Простые в общении, честные, искренние люди. Такие, как святой царь, император Николай II, который «спорам всегда предпочитал молчание. Не переносил двуличия и грязных сплетен, какой-либо замаскированной лести, интриги, подлости». Открытые и любящие – своих ближних и дальних. Рассказ про священномученика Августина (Беляева), архиепископа Калужского и Боровского, начинается эпизодом, как он, тогда еще молодой преподаватель Александр Беляев, бежит, перепрыгивая звенящие по мостовой ручьи: только что любимая девушка ответила согласием на его предложение руки и сердца! Взаимоотношения между супругами, детьми и родителями – также составляет сюжет книги. Здесь мы найдем то, чего так мало в художественной литературе. Проявления подлинной заботы, умение разрешить семейные конфликты и споры. Сделать правильный выбор в сложной ситуации. Продолжать любить близкого человека, не смотря на его заблуждения. «Я не могу и не сделаю этого даже ради тебя, которую всегда любил и люблю. Дорогая моя, возьми себя в руки и не давай ходу черным мыслям…» – пишет из заключения священномученик Петр Грудинский своей жене, которая умоляет его отречься от веры во Христа. Потомственный крестьянин, мученик Петр Игнатов, наоборот, укрепляется в православии благодаря верующей супруге. «Оно, конечно, можно верить в Бога, так ведь не до такой степени», – думает Петр сначала. «Но коли двое любят друг друга, глупо обижаться на то, что один из них – верующий», – чуть позже. И, наконец, начал присматриваться, прислушиваться к жене, «раз она на такое пошла, значит, что-то есть в этом, она на пустое тратить себя не станет».

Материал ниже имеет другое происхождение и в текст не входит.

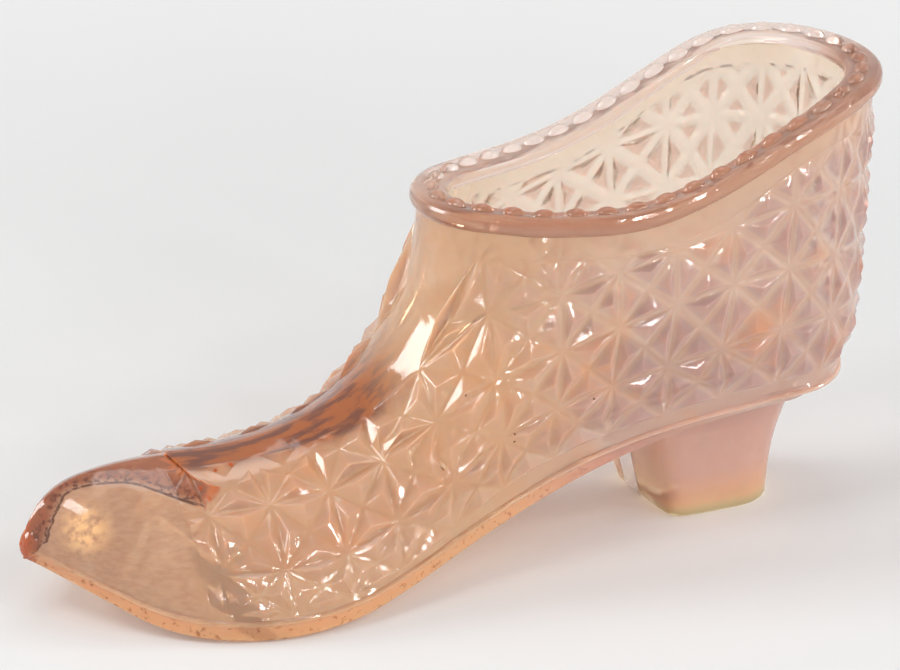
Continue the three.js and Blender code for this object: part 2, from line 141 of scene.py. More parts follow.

Так мы выходим на принципиально новый уровень осмысления ситуации. Драматургический конфликт произведения больше не держится на хрестоматийных любовных треугольниках, все гораздо серьезнее. Знаменитые литературные схемы, судьбы милых бездельников, красивых дам, поэтов, тоскующих на празднике жизни, представляются игрой по сравнению с каждодневным выбором новомучеников. В книге «Крестом Твоим жительство» раскрываются новые факты, а знакомая по советским учебникам эпоха постепенно обретает совсем иное звучание.